Just as the shrink said he could, George Wylie eventually finds love: with Lavinia Thibodeau, an avant-garde musician who lives, for a spell, in my Montreal neighborhood, Plateau Mont-Royal. Like George, Lavinia has an iron will and an extraordinary capacity for patience. This is made manifest in one of her phenomenal piano performances: “You could say that George Wylie fell in love, but absolute recognition would be a more precise phrase, abyss calling to abyss. The birds flew and cooed, paused on the hoops, and whenever they landed on the piano itself, Lavinia stopped playing until they fluttered off, which once took seven awkward minutes. Lavinia’s concentration remained pure . . . . From that moment George followed Lavinia Thibodeau.”
George’s children, Ben and Poppy, lack the virtues and vices that made their parents and grandparents so interesting. They’re decadent denizens of the Second Gilded Age, a nihilistic world that’s eerily reminiscent of the Dead God World described by Nietzsche’s madman: “Nobody knew where, exactly, they had floated to. Nobody could name that inequitable Utopia, the Shangri-la of the oligarchs where all things are possible with money, leaving the rest of us in the quotidian ruins of our squalid little lives to dream inchoately of their beautiful omnipotence.”

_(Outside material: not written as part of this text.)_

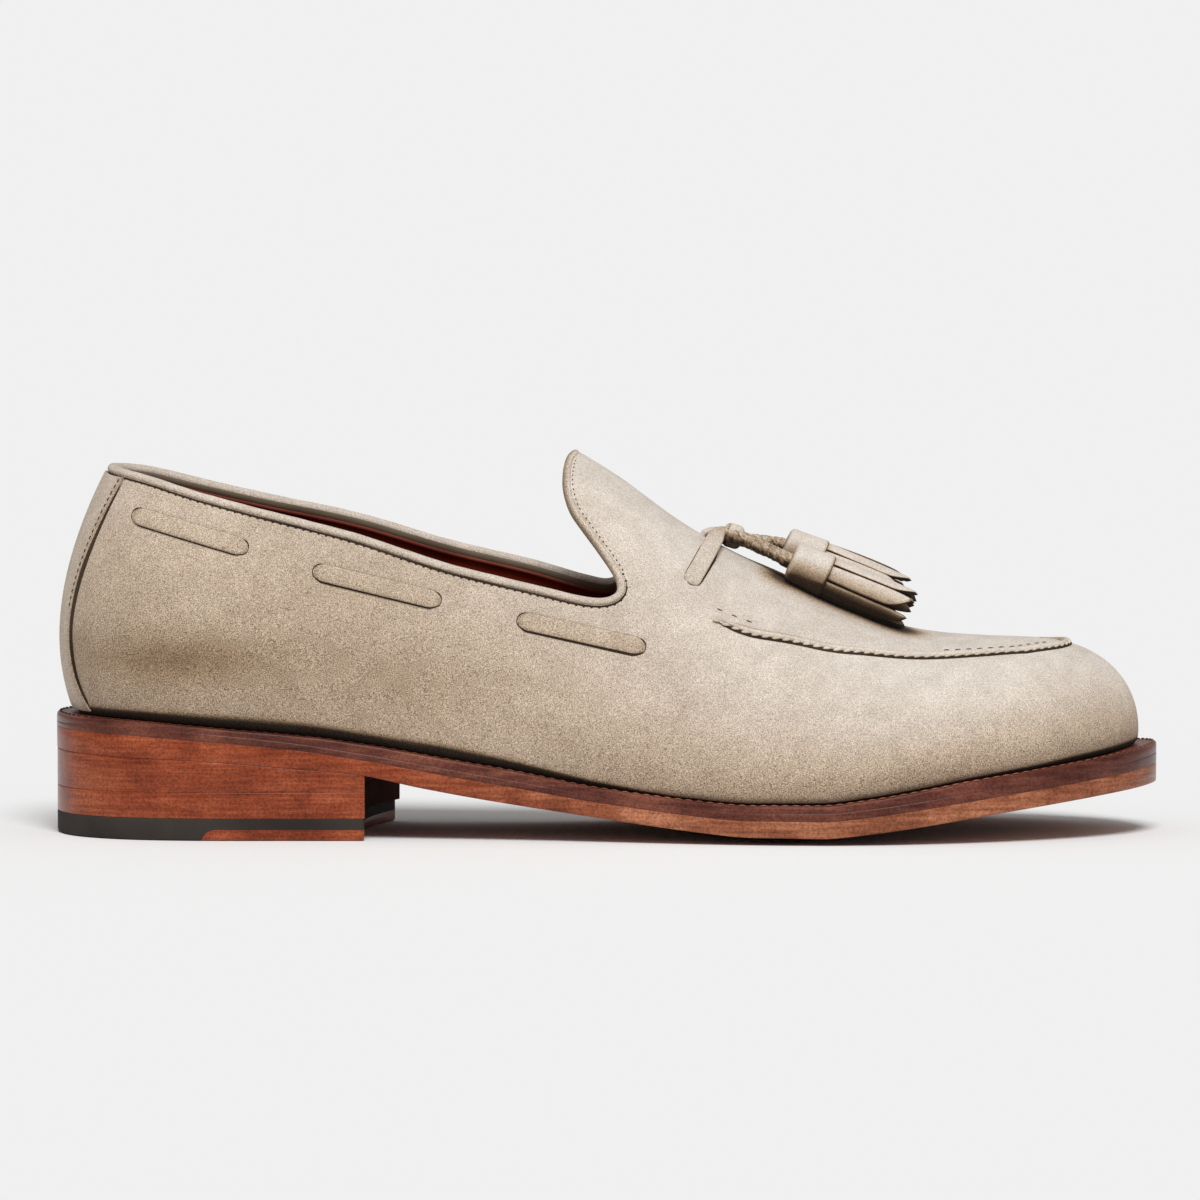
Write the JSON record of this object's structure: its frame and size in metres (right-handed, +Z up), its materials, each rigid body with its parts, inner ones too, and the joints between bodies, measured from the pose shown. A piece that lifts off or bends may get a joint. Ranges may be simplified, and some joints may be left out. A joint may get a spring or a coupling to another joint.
{
  "type": "tassel loafer",
  "caption": "Suede slip-on loafer for the right foot, with a raised apron seam, a lace threaded under the bound collar, fringed tassels, a welted leather sole and a stacked heel.",
  "frame": {"origin": "on the floor, in the middle of the shoe's box seen from above", "axes": "+X towards the toe, +Y towards the inner side of the foot, +Z up"},
  "size_m": [0.3, 0.1062, 0.104],
  "materials": {
    "suede": "napped suede",
    "lining": "smooth",
    "welt_edge": "polished",
    "sole_leather": "polished edge",
    "heel_leather": "polished edge",
    "rubber": "matt"
  },
  "bodies": {
    "root": {"outsole": "sole_leather", "midsole": "welt_edge", "welt": "welt_edge", "heel_lift_upper": "heel_leather", "heel_lift_lower": "heel_leather", "heel_rubber": "rubber", "heel_tip": "heel_leather", "insole": "lining", "upper": "suede", "topline_binding": "suede", "back_strip": "suede", "apron_seam": "suede", "lace_rear_outer": "suede", "lace_middle_outer": "suede", "lace_front_outer": "suede", "lace_end_outer": "suede", "lace_rear_inner": "suede", "lace_middle_inner": "suede", "lace_front_inner": "suede", "lace_end_inner": "suede", "lace_knot": "suede", "tassel_cord_outer": "suede", "tassel_outer": "suede", "tassel_cord_inner": "suede", "tassel_inner": "suede"}
  },
  "joints": []
}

In this upside-down 1% world of private jets, trust funds, and gold-plated rehab centers, bored billionaires judge each other mercilessly: “Class warfare is more acute between the rich and the megarich than between the rich and the poor. Moneyed people cannot stand the eccentricities of those with more than them and the richer find the slightly less rich intolerably money-grubbing. There is a world of difference between being born on third, thinking you’ve hit a stand-up triple, and being born on home plate.” Jamie interviews Poppy Wylie for his Vanity Fair piece. She’s undeniably hot but predictably vapid, aimless, and boring. Alas, he muses: “Every billionaire is a distinct experiment in what happens when everything is permitted.”